Penghitungan suara diharapkan segera dilakukan setelah penutupan pemungutan suara pada pukul 20.00 waktu setempat dengan hasil akhir di hari Sabtu. Setiap warga Singapura pun telah diberitahu tentang tempat pemungutan suara (TPS) yang direkomendasikan.
Pemilu di negeri Singa itu pun hanya diikuti 2,65 juta pemilih. Penyelenggara pemilu pun mengandalkan pemberian suara yang cepat, teratur dan higienis untuk meminimalkan risiko infeksi virus corona baru.
Sejak pelonggaran lockdown bulan lalu, jumlah kasus baru harian Covid-19 di Singapura merangkak kembali ke angka dua digit pada pekan lalu. Belum termasuk pekerja migran yang tinggal di asrama di mana tingkat infeksi virus corona jauh lebih tinggi.
Mengenakan masker di tempat umum menjadi sebuah kewajiban di Singapura. Selain itu, pemilih diharapkan untuk menghabiskan tidak lebih dari lima menit di tempat pemungutan suara. Pemilih pun memindai sendiri kartu identitas, membersihkan tangan dan menggunakan sarung tangan sekali pakai sebelum menerima kertas suara.

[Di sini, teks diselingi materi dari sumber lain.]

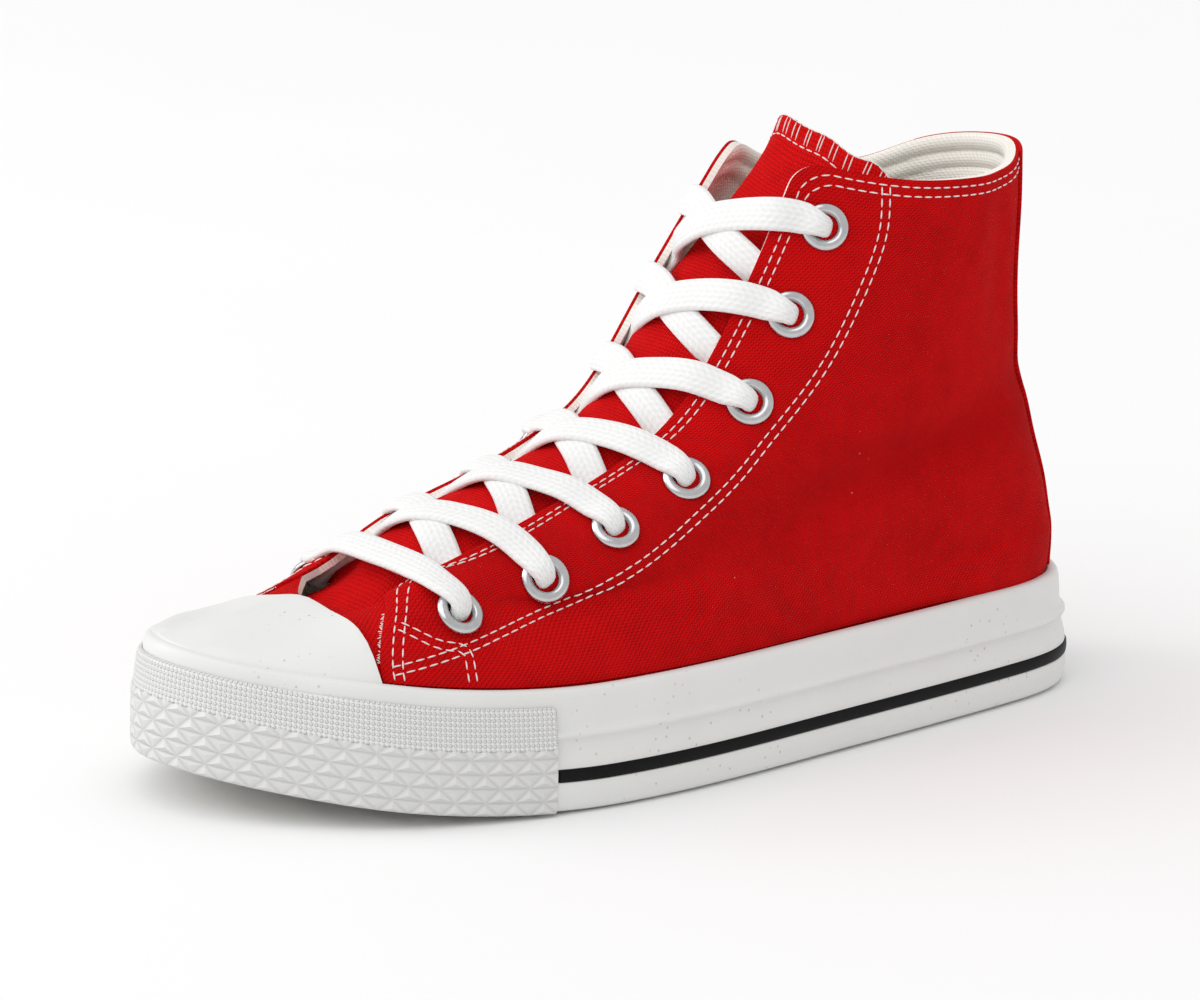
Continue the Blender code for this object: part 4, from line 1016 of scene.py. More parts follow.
def studio_floor():
    """Pale floor with a barely visible grain."""
    finish = Finish("studio_floor", {"Roughness": 0.9, "Specular IOR Level": 0.1})
    grain = finish.noise(finish.object_place(), FLOOR_GRAIN, 2.0)
    finish.colour(finish.blend(grain, (0.93, 0.93, 0.93, 1.0), (0.95, 0.95, 0.95, 1.0)))
    return finish.material


CANVAS = cloth("canvas", (0.62, 0.0035, 0.0045, 1.0), (0.32, 0.0012, 0.0020, 1.0),
               0.62 * MM, True, 0.20 * MM, 0.6)
TONGUE_CANVAS = cloth("tongue_canvas", (0.70, 0.0050, 0.0060, 1.0), (0.38, 0.0015, 0.0025, 1.0),
                      0.95 * MM, False, 0.30 * MM, 0.3)
LINING = cloth("cream_lining", (0.96, 0.93, 0.87, 1.0), (0.88, 0.84, 0.76, 1.0),
               0.70 * MM, True, 0.15 * MM)
FOOTBED = cloth("footbed_cloth", (0.80, 0.77, 0.70, 1.0), (0.62, 0.58, 0.50, 1.0),
                0.80 * MM, False, 0.15 * MM)
WHITE_RUBBER = rubber("white_rubber", (0.77, 0.77, 0.755, 1.0), (0.72, 0.715, 0.69, 1.0),
                      0.4, 0.42, 0.5)
BLACK_RUBBER = rubber("black_rubber", (0.002, 0.002, 0.0022, 1.0), (0.004, 0.004, 0.0045, 1.0),
                      0.15, 0.5, 0.02)
BUMPER_RUBBER = bumper_rubber()
TREAD_RUBBER = tread_rubber()
LACE_COTTON = lace_cotton()
THREAD_COTTON = thread_cotton()
EYELET_METAL = eyelet_metal()
FLOOR = studio_floor()


# Soft troughs in the canvas: half width, depth, then shares of the length and of the height
CREASES = {
    1: (
        (7.5 * MM, 3.6 * MM, ((0.420, 0.400), (0.320, 0.480), (0.220, 0.510), (0.105, 0.600))),
        (5.0 * MM, 1.8 * MM, ((0.160, 0.980), (0.155, 0.800), (0.150, 0.700))),
        (5.5 * MM, 1.8 * MM, ((0.300, 0.300), (0.200, 0.290), (0.120, 0.330))),
        (4.5 * MM, 1.2 * MM, ((0.560, 0.300), (0.640, 0.330), (0.720, 0.290))),
    ),
    -1: (
        (7.0 * MM, 1.4 * MM, ((0.390, 0.450), (0.280, 0.520), (0.150, 0.560))),
        (5.0 * MM, 0.6 * MM, ((0.190, 0.960), (0.200, 0.740))),
    ),
}
# Points along a trough, where its ends stop fading, and its fading in beside the middle
CREASE_POINTS = 40
CREASE_ENDS = (0.08, 0.92)
CREASE_SIDE = 8.0 * MM

# Radius of the two corners where the collar meets the throat
CORNER_ROUND = 6.0 * MM

# Rounds of easing of the toe, and the columns behind the quarters' front edge that it takes in
TOE_TURNS = 70
TOE_OVERLAP = 14


def creased(grid):
    """Rows of the upper with their soft troughs pressed in."""
    grid = grid.copy()
    for side, creases in CREASES.items():
        for reach, depth, rows in creases:
            knots = np.linspace(0.0, 1.0, len(rows))
            line = np.array([(length_place(place), height * COLLAR_HEIGHT)
                             for place, height in rows])
            fine = spline(knots, line, np.linspace(0.0, 1.0, CREASE_POINTS))
            away = np.linalg.norm(grid[..., None, 1:] - fine, axis=-1)
            nearest = away.argmin(axis=-1) / (CREASE_POINTS - 1)
            ends = np.sqrt(np.sin(np.pi * np.clip(nearest, *CREASE_ENDS)))
            press = depth * ends * np.exp(-(away.min(axis=-1) / reach) ** 2)
            on_this_side = smooth_step(side * grid[..., 0] / CREASE_SIDE)
            grid[..., 0] -= side * press * on_this_side
    return grid


def rounded(rows):
    """Open rows with their two top corners rounded off."""
    rows = rows.copy()
    for grid in (rows, rows[:, ::-1]):
        steps = np.diff(grid, axis=1)
        ahead = np.concatenate([steps, steps[:, -1:]], axis=1)
        across = np.zeros(grid.shape[:2])
        across[:, 1:] = np.linalg.norm(steps, axis=2).cumsum(axis=1)
        drops = np.diff(grid[::-1], axis=0)[::-1]
        down = np.concatenate([drops[:1], drops], axis=0)
        below = np.zeros(grid.shape[:2])
        below[:-1] = np.linalg.norm(drops, axis=2)[::-1].cumsum(axis=0)[::-1]
        from_side = np.clip(1.0 - across / CORNER_ROUND, 0.0, 1.0)
        from_top = np.clip(1.0 - below / CORNER_ROUND, 0.0, 1.0)
        move_ahead = CORNER_ROUND * from_side * (1.0 - np.sqrt(1.0 - 0.5 * from_top * from_top))
        move_down = CORNER_ROUND * from_top * (1.0 - np.sqrt(1.0 - 0.5 * from_side * from_side))
        grid += unit(ahead) * move_ahead[..., None] + unit(down) * move_down[..., None]
    return rows


def relaxed(rows, turns):
    """Grid with its inner points eased to the mean of their neighbours, its border kept."""
    rows = rows.copy()
    for _ in range(turns):
        beside = rows[1:-1, :-2] + rows[1:-1, 2:] + rows[:-2, 1:-1] + rows[2:, 1:-1]
        rows[1:-1, 1:-1] += 0.5 * (0.25 * beside - rows[1:-1, 1:-1])
    return rows


def smooth_toe(closed, edge, first, turns):
    """Closed rows with the toe, and the quarters' front ends, eased to a plain dome."""
    closed = closed.copy()
    front = np.concatenate([closed[-1, -1 - edge:-1], closed[-1, :edge + 1]])
    for _ in range(turns):
        front[1:-1] += 0.25 * (front[:-2] + front[2:] - 2.0 * front[1:-1])
    closed[-1, -1 - edge:-1] = front[:edge]
    closed[-1, :edge + 1] = front[edge:]
    edge = edge + TOE_OVERLAP
    last = closed.shape[1] - 1 - edge
    toe = np.concatenate([closed[first:, last:-1], closed[first:, :edge + 1]], axis=1)
    toe = relaxed(toe, turns)
    middle = closed.shape[1] - 1 - last
    closed[first:, last:-1] = toe[:, :middle]
    closed[first:, :edge + 1] = toe[:, middle:]
    closed[first:, -1] = closed[first:, 0]
    return closed


CLOSED_ROWS, OPEN_ROWS, EDGE_COLUMN = upper_surface(DENSE_COLUMNS, DENSE_LEVELS)
CLOSED_ROWS = creased(smooth_toe(CLOSED_ROWS, EDGE_COLUMN, DENSE_LEVELS[0], TOE_TURNS))
OPEN_ROWS = rounded(creased(OPEN_ROWS))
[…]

Singapura bukan negara pertama di Asia yang mengadakan pemilihan umum selama pandemi Covid-19. Korea Selatan mengadakan pemilihan parlemen pada April lalu, namun surat suara wajib diberikan kepada pemilih dengan persyaratan yang ketat.
Pasien Covid-19 dan mereka yang sedang dikarantina, tidak dapat memilih. Namun tim pemungutan suara akan membawa kotak suara ke kamar-kamar warga Singapura yang baru saja kembali dari luar negeri dan diisolasi di hotel-hotel.
Wabah virus corona baru pun menghambat kampanye karena para kandidat harus mematuhi aturan jarak sosial yang membatasi kelompok kerumunan hanya hingga lima orang, menghindari berjabatan tangan atau gerakan tinju sapaan. Unjuk rasa massal yang sering dihadiri ribuan orang pun dilarang.
Singapura merupakan salah satu negara dengan tingkat kematian Covid-19 terendah di dunia. Negara itu pun, pada awalnya, mendapat pujian luas untuk upaya penahanan penularan Covid-19.
Namun, wabah massal berikutnya di asrama pekerja migran yang sempit menodai keberhasilan awal dan mendorong pemerintah Singapura untuk menutup lebih lama sekolah dan bisnis.